■ **Task statement**
Give back the lines exactly, from the first one to the line with "return hinge, frame", both ends included.

■ **Data provided**

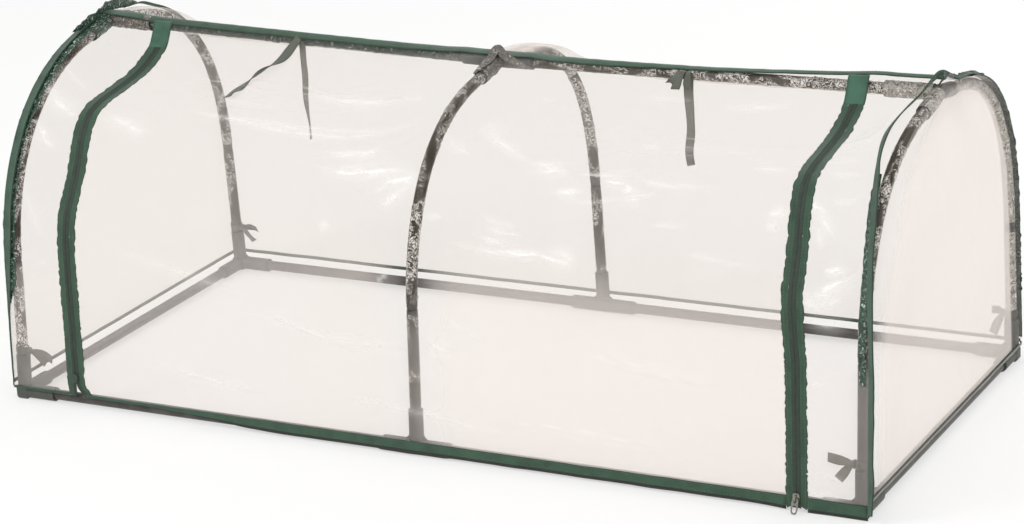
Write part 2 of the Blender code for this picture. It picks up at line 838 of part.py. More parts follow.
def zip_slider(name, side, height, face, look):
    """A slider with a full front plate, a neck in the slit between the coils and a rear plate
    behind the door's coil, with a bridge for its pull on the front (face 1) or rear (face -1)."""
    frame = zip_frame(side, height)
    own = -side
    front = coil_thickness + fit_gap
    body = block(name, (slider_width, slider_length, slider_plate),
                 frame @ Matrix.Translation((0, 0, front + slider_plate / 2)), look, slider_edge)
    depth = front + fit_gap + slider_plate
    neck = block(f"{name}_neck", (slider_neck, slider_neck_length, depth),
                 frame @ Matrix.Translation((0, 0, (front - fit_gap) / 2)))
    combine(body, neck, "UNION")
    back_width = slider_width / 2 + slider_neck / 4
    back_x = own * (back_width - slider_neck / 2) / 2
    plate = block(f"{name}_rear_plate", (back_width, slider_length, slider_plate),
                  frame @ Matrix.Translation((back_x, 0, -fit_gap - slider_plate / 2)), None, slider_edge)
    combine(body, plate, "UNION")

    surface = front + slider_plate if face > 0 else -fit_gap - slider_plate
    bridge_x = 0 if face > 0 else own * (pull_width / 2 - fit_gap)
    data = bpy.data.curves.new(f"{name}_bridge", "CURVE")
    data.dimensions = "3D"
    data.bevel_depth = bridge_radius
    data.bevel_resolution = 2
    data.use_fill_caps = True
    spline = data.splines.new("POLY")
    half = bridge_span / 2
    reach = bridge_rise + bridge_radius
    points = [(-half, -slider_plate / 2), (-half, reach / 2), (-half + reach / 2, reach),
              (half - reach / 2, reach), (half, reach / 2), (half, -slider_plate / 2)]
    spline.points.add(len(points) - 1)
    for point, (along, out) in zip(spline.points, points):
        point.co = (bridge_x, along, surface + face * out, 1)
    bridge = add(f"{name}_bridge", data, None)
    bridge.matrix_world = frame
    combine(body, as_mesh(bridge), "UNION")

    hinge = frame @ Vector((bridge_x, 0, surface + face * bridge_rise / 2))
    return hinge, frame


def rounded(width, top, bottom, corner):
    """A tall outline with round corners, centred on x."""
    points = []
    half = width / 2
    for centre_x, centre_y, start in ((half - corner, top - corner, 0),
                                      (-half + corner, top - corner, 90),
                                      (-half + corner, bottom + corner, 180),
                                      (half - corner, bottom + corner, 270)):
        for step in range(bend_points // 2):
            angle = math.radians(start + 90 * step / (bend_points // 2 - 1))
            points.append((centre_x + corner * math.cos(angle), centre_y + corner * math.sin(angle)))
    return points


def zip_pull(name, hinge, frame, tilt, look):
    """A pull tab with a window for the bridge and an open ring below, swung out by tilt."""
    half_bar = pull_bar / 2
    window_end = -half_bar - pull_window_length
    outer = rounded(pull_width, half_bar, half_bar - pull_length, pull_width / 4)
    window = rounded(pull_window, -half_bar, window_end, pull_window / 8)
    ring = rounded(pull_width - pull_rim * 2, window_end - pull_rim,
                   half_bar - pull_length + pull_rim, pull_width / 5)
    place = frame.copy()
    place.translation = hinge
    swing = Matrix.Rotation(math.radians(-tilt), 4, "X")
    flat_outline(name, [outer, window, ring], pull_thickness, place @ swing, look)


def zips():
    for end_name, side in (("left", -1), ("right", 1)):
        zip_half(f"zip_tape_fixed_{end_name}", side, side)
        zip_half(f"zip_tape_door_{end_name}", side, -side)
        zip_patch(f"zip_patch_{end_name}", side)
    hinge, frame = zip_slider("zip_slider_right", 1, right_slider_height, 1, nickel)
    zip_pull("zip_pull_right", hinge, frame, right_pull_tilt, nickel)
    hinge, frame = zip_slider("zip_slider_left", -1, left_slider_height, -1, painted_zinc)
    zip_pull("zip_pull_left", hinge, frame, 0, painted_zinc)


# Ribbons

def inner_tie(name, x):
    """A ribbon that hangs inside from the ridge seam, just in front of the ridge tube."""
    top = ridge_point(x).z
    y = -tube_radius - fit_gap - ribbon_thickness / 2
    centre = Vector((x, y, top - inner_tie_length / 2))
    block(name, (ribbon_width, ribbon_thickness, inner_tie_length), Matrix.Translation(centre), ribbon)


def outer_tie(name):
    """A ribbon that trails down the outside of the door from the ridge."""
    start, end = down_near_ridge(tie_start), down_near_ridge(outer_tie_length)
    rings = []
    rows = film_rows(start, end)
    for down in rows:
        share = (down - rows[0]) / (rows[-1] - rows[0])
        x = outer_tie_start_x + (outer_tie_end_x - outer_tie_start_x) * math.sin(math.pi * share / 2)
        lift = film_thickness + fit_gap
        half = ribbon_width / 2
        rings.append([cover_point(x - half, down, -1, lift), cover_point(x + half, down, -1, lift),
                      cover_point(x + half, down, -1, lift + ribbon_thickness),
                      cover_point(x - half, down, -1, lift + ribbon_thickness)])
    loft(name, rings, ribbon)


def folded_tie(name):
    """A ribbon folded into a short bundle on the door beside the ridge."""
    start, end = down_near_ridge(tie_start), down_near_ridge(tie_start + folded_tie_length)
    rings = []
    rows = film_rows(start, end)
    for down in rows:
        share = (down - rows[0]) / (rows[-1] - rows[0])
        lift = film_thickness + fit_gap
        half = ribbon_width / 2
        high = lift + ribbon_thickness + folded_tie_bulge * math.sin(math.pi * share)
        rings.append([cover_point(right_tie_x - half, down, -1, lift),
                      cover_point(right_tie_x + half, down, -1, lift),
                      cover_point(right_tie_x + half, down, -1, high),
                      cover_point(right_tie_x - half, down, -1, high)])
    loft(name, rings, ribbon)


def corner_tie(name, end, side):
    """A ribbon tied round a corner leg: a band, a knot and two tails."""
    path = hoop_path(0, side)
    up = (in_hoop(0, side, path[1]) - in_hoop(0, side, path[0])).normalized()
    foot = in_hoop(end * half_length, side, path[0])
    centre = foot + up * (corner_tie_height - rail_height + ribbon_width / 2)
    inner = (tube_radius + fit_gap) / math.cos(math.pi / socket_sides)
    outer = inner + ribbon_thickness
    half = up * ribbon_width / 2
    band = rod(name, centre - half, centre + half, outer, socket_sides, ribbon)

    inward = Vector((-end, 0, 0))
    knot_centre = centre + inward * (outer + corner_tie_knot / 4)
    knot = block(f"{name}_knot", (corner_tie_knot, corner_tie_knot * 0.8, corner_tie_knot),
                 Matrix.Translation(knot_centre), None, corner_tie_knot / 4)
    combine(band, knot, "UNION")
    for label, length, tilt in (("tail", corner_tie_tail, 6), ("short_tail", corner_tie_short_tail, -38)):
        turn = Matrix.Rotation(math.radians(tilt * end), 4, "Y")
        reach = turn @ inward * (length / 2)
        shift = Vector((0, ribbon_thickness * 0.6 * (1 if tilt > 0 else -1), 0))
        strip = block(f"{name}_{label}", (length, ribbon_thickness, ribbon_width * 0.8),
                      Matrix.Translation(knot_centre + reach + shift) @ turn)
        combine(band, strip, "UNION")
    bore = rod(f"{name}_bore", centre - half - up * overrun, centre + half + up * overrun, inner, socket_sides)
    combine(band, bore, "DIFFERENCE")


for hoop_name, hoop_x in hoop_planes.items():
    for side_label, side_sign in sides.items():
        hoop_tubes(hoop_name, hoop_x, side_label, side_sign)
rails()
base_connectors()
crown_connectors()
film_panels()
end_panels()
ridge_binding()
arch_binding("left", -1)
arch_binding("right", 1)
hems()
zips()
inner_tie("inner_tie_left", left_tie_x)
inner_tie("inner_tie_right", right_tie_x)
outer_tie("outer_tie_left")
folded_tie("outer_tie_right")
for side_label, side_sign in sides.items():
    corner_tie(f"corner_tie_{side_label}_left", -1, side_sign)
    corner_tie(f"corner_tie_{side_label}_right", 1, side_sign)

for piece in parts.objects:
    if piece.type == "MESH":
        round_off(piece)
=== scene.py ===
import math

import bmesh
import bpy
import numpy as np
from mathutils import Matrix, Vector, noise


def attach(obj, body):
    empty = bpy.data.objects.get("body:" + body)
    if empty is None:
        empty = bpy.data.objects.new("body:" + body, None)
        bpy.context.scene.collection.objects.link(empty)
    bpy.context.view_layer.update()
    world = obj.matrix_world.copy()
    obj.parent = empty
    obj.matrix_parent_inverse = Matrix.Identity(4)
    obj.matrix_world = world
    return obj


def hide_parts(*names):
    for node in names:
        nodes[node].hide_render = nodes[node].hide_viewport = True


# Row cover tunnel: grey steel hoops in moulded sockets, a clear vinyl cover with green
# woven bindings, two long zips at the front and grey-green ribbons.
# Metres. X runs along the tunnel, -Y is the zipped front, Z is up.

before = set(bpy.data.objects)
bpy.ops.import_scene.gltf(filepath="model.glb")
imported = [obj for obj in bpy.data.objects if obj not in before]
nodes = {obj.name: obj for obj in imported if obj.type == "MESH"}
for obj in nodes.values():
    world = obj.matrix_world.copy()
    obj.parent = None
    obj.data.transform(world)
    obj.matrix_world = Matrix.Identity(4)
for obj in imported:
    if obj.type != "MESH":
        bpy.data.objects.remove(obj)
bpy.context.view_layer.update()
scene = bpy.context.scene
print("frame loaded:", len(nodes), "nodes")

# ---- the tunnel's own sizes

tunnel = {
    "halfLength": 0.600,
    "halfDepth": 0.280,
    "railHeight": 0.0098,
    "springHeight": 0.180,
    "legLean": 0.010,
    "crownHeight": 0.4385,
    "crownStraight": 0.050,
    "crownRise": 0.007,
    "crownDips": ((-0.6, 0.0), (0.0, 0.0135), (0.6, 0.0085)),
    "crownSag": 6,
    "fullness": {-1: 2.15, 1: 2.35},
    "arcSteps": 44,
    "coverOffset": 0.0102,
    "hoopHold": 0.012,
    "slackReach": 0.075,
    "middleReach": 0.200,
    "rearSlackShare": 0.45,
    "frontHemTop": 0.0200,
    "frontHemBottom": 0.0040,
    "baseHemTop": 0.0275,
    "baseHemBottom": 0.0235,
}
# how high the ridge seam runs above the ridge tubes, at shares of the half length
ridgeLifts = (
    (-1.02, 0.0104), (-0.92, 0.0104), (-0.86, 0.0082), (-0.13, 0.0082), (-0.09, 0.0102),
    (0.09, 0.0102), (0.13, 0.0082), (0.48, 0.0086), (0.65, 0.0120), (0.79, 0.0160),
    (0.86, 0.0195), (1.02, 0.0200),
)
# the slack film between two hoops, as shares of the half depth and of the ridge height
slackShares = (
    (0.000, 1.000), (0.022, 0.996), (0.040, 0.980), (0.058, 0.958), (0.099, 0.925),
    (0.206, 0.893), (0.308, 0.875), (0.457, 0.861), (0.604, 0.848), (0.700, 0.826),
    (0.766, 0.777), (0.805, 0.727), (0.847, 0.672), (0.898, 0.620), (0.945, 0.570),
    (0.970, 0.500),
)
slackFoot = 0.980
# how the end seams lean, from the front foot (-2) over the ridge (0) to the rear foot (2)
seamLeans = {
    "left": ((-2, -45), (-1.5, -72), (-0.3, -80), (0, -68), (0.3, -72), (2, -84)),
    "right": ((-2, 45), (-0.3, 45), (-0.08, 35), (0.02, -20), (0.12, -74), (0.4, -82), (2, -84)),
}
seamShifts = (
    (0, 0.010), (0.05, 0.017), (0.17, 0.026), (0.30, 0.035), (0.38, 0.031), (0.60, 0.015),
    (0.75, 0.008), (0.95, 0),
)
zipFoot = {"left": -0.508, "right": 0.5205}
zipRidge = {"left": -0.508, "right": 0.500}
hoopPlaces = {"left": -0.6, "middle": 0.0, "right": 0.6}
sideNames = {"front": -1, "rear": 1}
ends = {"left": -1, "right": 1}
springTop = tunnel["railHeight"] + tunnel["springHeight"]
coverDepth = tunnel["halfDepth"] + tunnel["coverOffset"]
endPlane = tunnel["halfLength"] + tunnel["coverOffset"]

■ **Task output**
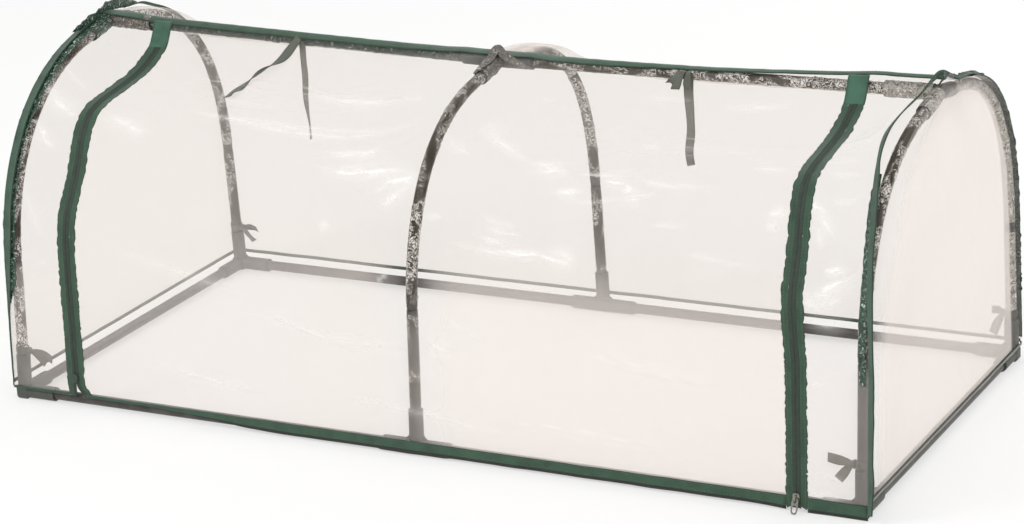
Write part 2 of the Blender code for this picture. It picks up at line 838 of part.py. More parts follow.
def zip_slider(name, side, height, face, look):
    """A slider with a full front plate, a neck in the slit between the coils and a rear plate
    behind the door's coil, with a bridge for its pull on the front (face 1) or rear (face -1)."""
    frame = zip_frame(side, height)
    own = -side
    front = coil_thickness + fit_gap
    body = block(name, (slider_width, slider_length, slider_plate),
                 frame @ Matrix.Translation((0, 0, front + slider_plate / 2)), look, slider_edge)
    depth = front + fit_gap + slider_plate
    neck = block(f"{name}_neck", (slider_neck, slider_neck_length, depth),
                 frame @ Matrix.Translation((0, 0, (front - fit_gap) / 2)))
    combine(body, neck, "UNION")
    back_width = slider_width / 2 + slider_neck / 4
    back_x = own * (back_width - slider_neck / 2) / 2
    plate = block(f"{name}_rear_plate", (back_width, slider_length, slider_plate),
                  frame @ Matrix.Translation((back_x, 0, -fit_gap - slider_plate / 2)), None, slider_edge)
    combine(body, plate, "UNION")

    surface = front + slider_plate if face > 0 else -fit_gap - slider_plate
    bridge_x = 0 if face > 0 else own * (pull_width / 2 - fit_gap)
    data = bpy.data.curves.new(f"{name}_bridge", "CURVE")
    data.dimensions = "3D"
    data.bevel_depth = bridge_radius
    data.bevel_resolution = 2
    data.use_fill_caps = True
    spline = data.splines.new("POLY")
    half = bridge_span / 2
    reach = bridge_rise + bridge_radius
    points = [(-half, -slider_plate / 2), (-half, reach / 2), (-half + reach / 2, reach),
              (half - reach / 2, reach), (half, reach / 2), (half, -slider_plate / 2)]
    spline.points.add(len(points) - 1)
    for point, (along, out) in zip(spline.points, points):
        point.co = (bridge_x, along, surface + face * out, 1)
    bridge = add(f"{name}_bridge", data, None)
    bridge.matrix_world = frame
    combine(body, as_mesh(bridge), "UNION")

    hinge = frame @ Vector((bridge_x, 0, surface + face * bridge_rise / 2))
    return hinge, frame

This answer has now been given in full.